Avila noted that it’s been 18 years since jaguar Macho B — who died by euthanasia five years ago this week — was first sighted in the Baboquivari Mountains and since Southern Arizona rancher Warner Glenn saw a second jaguar in the Peloncillo Mountains.
“Finally we have leadership to designate critical habitat for the jaguars,” Avila said. “A lot of time has been wasted.”
He said that one of many things about this designation worth celebrating is that all projects within critical habitat that lie on federal land have federal funding or need a federal permit will need a formal review of their habitat impacts. That brings science into the picture, he said.
But for Arizona Game and Fish, the designation means another layer of bureaucracy to get through to do things on this land that could modify the environment, spokesman Jim Paxon said.

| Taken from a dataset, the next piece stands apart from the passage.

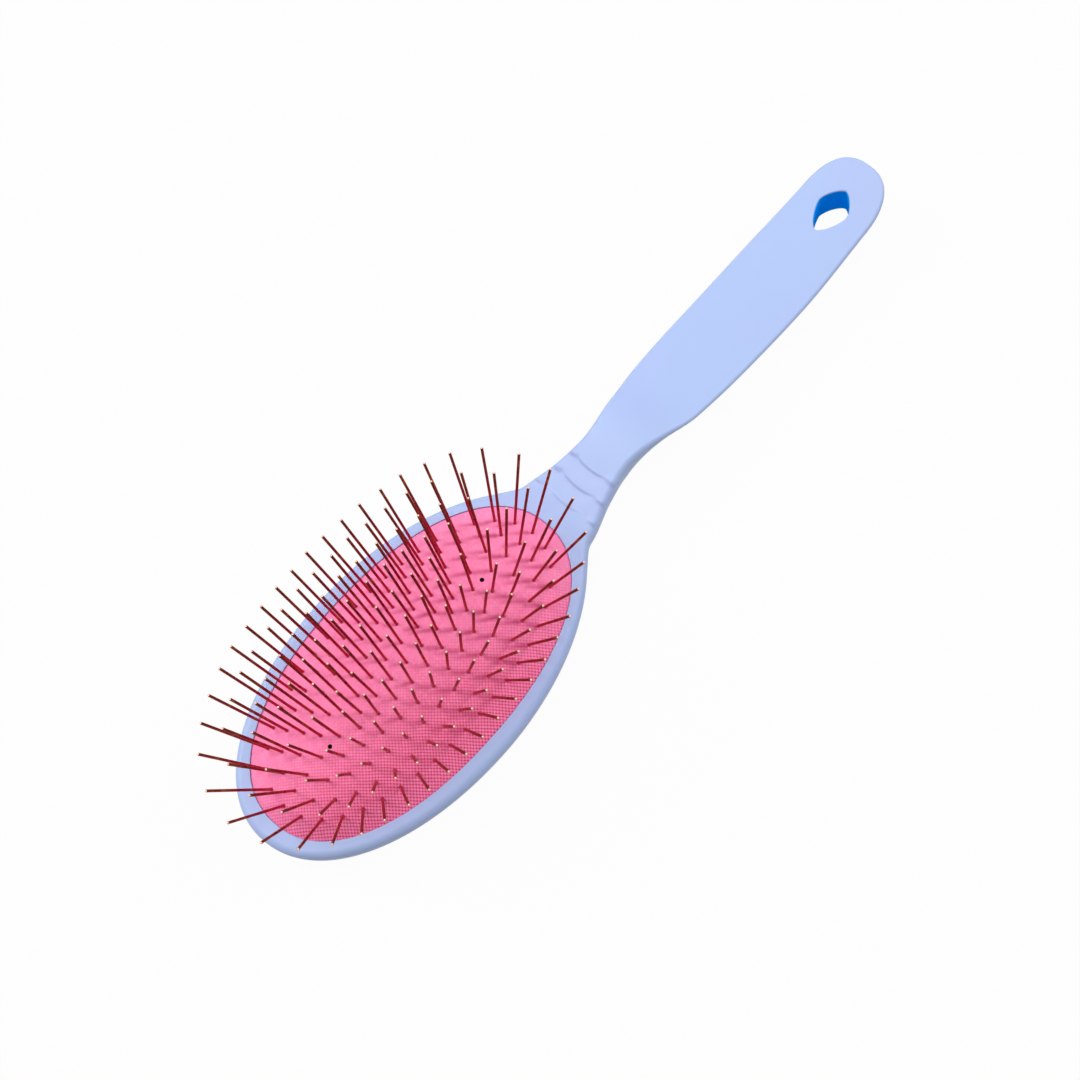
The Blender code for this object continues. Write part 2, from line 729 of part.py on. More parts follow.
def build_centre_row(collection, cutters, materials):
    """The straight row of pins on the long axis, on the inmost slice of the face."""
    inmost = ring_half_width(-1) * ROW_STRIP_WIDTH_SHARE - CLEARANCE / 2
    top = level_points(inmost, even_shares(CUSHION_SIDES // 2))
    bottom = [point - Vector((0, 0, FACE_THICKNESS)) for point in top]
    height = top[0].z
    pitch = 2 * ROW_HALF_LENGTH / (ROW_PINS - 1)
    feet = []
    for i in range(ROW_PINS):
        x = -ROW_HALF_LENGTH + pitch * i
        feet.append((Vector((x, 0, height)), Vector((x, 0, ROW_FAN_RADIUS)).normalized()))
    build_pin_slice("centre_row_pins", loft([bottom, top]), feet, [], collection, cutters, materials)


def main():
    clear_scene()
    collection = make_collection(COLLECTION_NAME)
    cutters = make_collection(CUTTER_COLLECTION_NAME)
    body_plastic = make_material("body_plastic", BODY_COLOUR, BODY_ROUGHNESS)
    cushion_rubber = make_material("cushion_rubber", CUSHION_COLOUR, CUSHION_ROUGHNESS)
    materials = {
        "face": make_material("woven_face", FACE_COLOUR, FACE_ROUGHNESS),
        "pins": make_material("pin_metal", PIN_COLOUR, PIN_ROUGHNESS, metallic=1),
    }
    build_body(collection, cutters, body_plastic)
    vents = build_vent_cutters(cutters)
    build_cushion(collection, vents, cushion_rubber)
    build_centre_row(collection, cutters, materials)
    for ring in range(len(RING_WIDTH_SHARES)):
        build_ring(ring, vents, collection, cutters, materials)


main()
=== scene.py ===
"""
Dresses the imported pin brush: the moulded body, the woven crown of the air cushion with its rubber
skirt, and the wire pins, under plain studio light.
"""
import math
import random

import bmesh
import bpy
import numpy as np
from mathutils import Matrix, Vector
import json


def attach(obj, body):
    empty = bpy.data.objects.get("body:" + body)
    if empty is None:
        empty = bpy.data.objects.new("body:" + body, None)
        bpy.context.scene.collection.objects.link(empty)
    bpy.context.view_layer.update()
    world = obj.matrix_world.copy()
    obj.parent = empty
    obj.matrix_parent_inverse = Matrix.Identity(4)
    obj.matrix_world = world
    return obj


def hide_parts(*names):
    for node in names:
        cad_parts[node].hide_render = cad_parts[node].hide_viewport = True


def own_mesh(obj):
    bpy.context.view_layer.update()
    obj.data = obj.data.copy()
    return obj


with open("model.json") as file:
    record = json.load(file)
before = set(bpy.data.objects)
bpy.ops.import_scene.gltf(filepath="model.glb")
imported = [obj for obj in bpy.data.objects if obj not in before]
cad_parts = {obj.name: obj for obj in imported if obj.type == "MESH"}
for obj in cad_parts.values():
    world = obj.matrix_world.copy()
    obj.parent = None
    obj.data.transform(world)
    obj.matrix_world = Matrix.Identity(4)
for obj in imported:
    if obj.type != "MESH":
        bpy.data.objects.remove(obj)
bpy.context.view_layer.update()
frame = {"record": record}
MM = 0.001


# Body: head, neck and grip are one injection moulding in a pale periwinkle plastic. The mould gives
# it a satin skin, a flat front with a small round edge, three thumb ribs across the neck, the
# pocket that the cushion snaps into, and a hanging hole with eased edges.
PAD_HALF_LENGTH = 53.4 * MM
PAD_HALF_WIDTH = 28.4 * MM
PAD_SQUARENESS = 2.2
HEAD_DEPTH = 15.0 * MM
HEAD_FLOOR = 4.5 * MM
CLEARANCE = 0.3 * MM
RIM_WIDTH_SIDE = 4.8 * MM
RIM_WIDTH_TOE = 5.6 * MM
RIM_WIDTH_HEEL = 6.0 * MM
RIM_EDGE_ROUND = 0.18 * MM
TOE_SQUARENESS = 2.09
HEEL_SQUARENESS = 1.95
SKIRT_FOOT = 9.45 * MM
SKIRT_BEAD_TOP = 11.35 * MM
BEAD_REACH = 1.0 * MM
NECK_X = PAD_HALF_LENGTH + 25.6 * MM
CREST_X = PAD_HALF_LENGTH + 32.5 * MM
GRIP_START_X = PAD_HALF_LENGTH + 50.0 * MM
GRIP_X = PAD_HALF_LENGTH + 93.0 * MM
TAIL_X = PAD_HALF_LENGTH + 121.0 * MM
END_X = PAD_HALF_LENGTH + 137.4 * MM
TAIL_HALF_WIDTH = 11.7 * MM
TAIL_SQUARENESS = 2.45
NECK_BLEND = 6
TOE_SPINE_SHARE = 0.55
TAIL_SPINE_SHARE = 0.3
FRONT_ROUND_SHARE = 0.34
BACK_ROUND = 14.0 * MM
BACK_ROUND_SHARE = 0.5
GRIP_FLANK_LEAN = 0.36
FRONT_CROWN = 0.5 * MM
RIB_FIRST_X = PAD_HALF_LENGTH + 7.0 * MM
RIB_PITCH = 5.65 * MM
RIB_STEP = 0.8 * MM
RIB_RAMP = 4.3 * MM
RIB_BOW = 1.4 * MM
RIB_BOW_REACH = 7.0 * MM
RIB_DEPTH = 0.38 * MM
RIB_EDGE_SHARE = 0.3
RIB_FADE_START = 5.4 * MM
RIB_FADE_LENGTH = 2.6 * MM
RIB_FEET = [RIB_FIRST_X + RIB_PITCH * i for i in range(3)]
NUB_RISE = 0.75 * MM
NUB_SPREAD_HEAD_SIDE = 0.75 * MM
NUB_SPREAD_GRIP_SIDE = 1.1 * MM
NUB_ANGLE = 1.3
NUB_ANGLE_SPREAD = 0.5
NUB_FRONT_SHARE = 0.75
NUB_FRONT_SPREAD = 1.1 * MM
BACK_STEPS = 5
FLANK_STEPS = 14
EDGE_STEPS = 10
FRONT_STEPS = 20
TOE_STATIONS = 48
HEAD_STATIONS = 44
RIB_STATIONS = 140
RIB_STATION_STEP = 0.15 * MM
GRIP_STATIONS = 84
TAIL_STATIONS = 32
POCKET_SIDES = 256
HOLE_X = PAD_HALF_LENGTH + 121.8 * MM
HOLE_NECK_REACH = 7.9 * MM
HOLE_END_REACH = 5.8 * MM
HOLE_HALF_WIDTH = 4.75 * MM
HOLE_SQUARENESS = 1.45
HOLE_ROUND = 0.4 * MM
HOLE_FRONT_CROWN = 0.45 * MM
HOLE_SIDES = 96
HOLE_WALL_TILT = 0.05
EASE_STEPS = 6
OVAL_STEPS = 720
OVERRUN = 3.0 * MM
WELD = 0.01 * MM
FINE_WELD = 0.002 * MM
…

“The service has made guarantees it won’t affect private landowners and standard land management practices,” he said. But now, the state agency will need formal reviews for activities such as prescribed burning or building or modifying water tanks, he said.
“We have such a little bit of total habitat for the jaguars. Are we going to be able to make a difference in persistence for the species with such limited habitat here?” he asked.
Patrick Bray, executive vice president of the Arizona Cattlemen’s Association, didn’t return calls Tuesday seeking comment on the habitat decision.